Unfortunately, this troubling trend is not unique to the U.S. According to SAVE, nearly 800,000 people die by suicide worldwide, which is about one self-inflicted death every 40 seconds.
SAVE also reports that while women do take their own lives, nearly 80 percent of successful suicide attempts are made by men, the majority which are through self-inflicted gunshots.
Closer to home, Florence has experienced a number of high-profile suicides in the past year, including the unexpected death of a well-regarded and admired instructor in the Siuslaw School District, which has elevated the public discussion surrounding suicide locally.
There has also been an increased focus in schools and workplaces on identifying those individuals who may be at risk of suicide, along with a number of initiatives that have been undertaken to facilitate that effort.
One of those initiatives is being headed up by Dr. Bethany Howe, who will be presenting a suicide prevention training seminar Tuesday, Feb. 25, at The Beachcomber Pub in Florence’s Historic Old district.
“We are presenting ‘Question, Persuade, Refer’ (QPR) suicide prevention training, which is a two-hour course that teaches people how to recognize people in their lives who may be at risk, and how to talk to those people to best get them help,” Howe said. “Suicide, as a preventable cause of death, has received a lot more attention in the last few years, which is good. What I'm not sure many people know, however, is the group that's at the greatest risk are middle-aged males.”
Howe said there are a lot of reasons for this, including sociological, environmental, financial and cultural.
“They are reasons that seem so large that people often think ‘What can I possibly do?’” Howe said. “Given the stigma that often surrounds even just talking about suicide, most people are missing one of the greatest tools they have for suicide prevention: themselves.”
Howe explained that Lane County has one of the highest suicide rates in the state. In any given year, almost as many people die by suicide locally as in Multnomah County, which includes the City of Portland.
“Put simply, those of us in Lane County are losing our friends and family to suicide,” Howe said. “As a group of volunteers, the Lane County Suicide Prevention Council is trying to prevent that outcome wherever we can.”
Using a grant from Lane County, Howe said the program is hoping to eliminate the stigma of that conversation, “from Oakridge to Florence, Junction City to Cottage Grove by working with as many people as we can.”
The QPR Suicide Prevention Training will touch on different aspects of the suicide issue, including suicide trends in Lane County, warning signs of suicide, intervention strategies and community resources available to assist in this endeavor.

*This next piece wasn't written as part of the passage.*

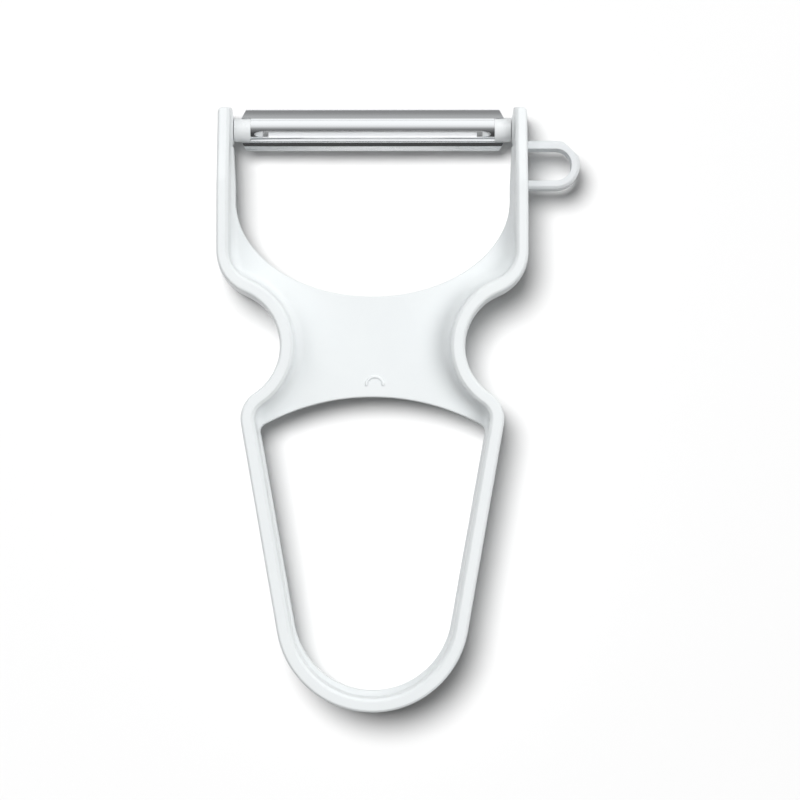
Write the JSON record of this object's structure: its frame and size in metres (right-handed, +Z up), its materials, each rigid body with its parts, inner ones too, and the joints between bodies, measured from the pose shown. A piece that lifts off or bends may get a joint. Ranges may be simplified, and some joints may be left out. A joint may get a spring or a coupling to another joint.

Another attempt at raising the public profile of the suicide problem has been taken by Oregon’s U.S. Sen. Ron Wyden, who is currently co-sponsoring bi-partisan legislation called the National Suicide Hotline Designation Act, which would establish a nationwide emergency number for suicide prevention and a mental health crisis hotline.
“Suicide is a public health crisis and requires this urgent step of building upon the successful use of a recognized three-digit 9-1-1 number for emergencies,” Wyden said about his motivation for introducing the proposed legislation. “Designating a three-digit 9-8-8 number for people in a mental health crisis or who are thinking about suicide is a crucial piece of the targeted response that’s needed to save lives in Oregon and nationwide.”
In addition to directing the creation of 9-8-8 for the National Suicide Prevention Lifeline, the bill would include the Veterans Crisis Line — 1-800-273-8255, press 1, and www.veteranscrisisline.net — for veteran-specific mental health support and authorize states to collect fees to ensure local call centers can support increased volume.
Howe’s workshop at the Beachcomber is going to offer a series of steps that individuals can take to identify — or even prevent — someone they know from attempting suicide, with a somewhat different target audience in mind.
“I decided to approach these trainings different from trainings we've done in the past,” Howe explained. “I wanted to get out of the schools, hospitals, fire houses, etc. Not that those aren't fantastic places for these types of trainings; they are. But they also tend to attract the same subset of people. We want to reach the people we haven't yet reached.”
To do that, Howe said the program needs to go somewhere different.
“We're discussing something which is serious and, in many ways, uncomfortable — so I wanted to conduct the trainings in places people feel comfortable,” said Howe. “The Beachcomber is that kind of place, and I am tremendously grateful for their willingness to host this training.”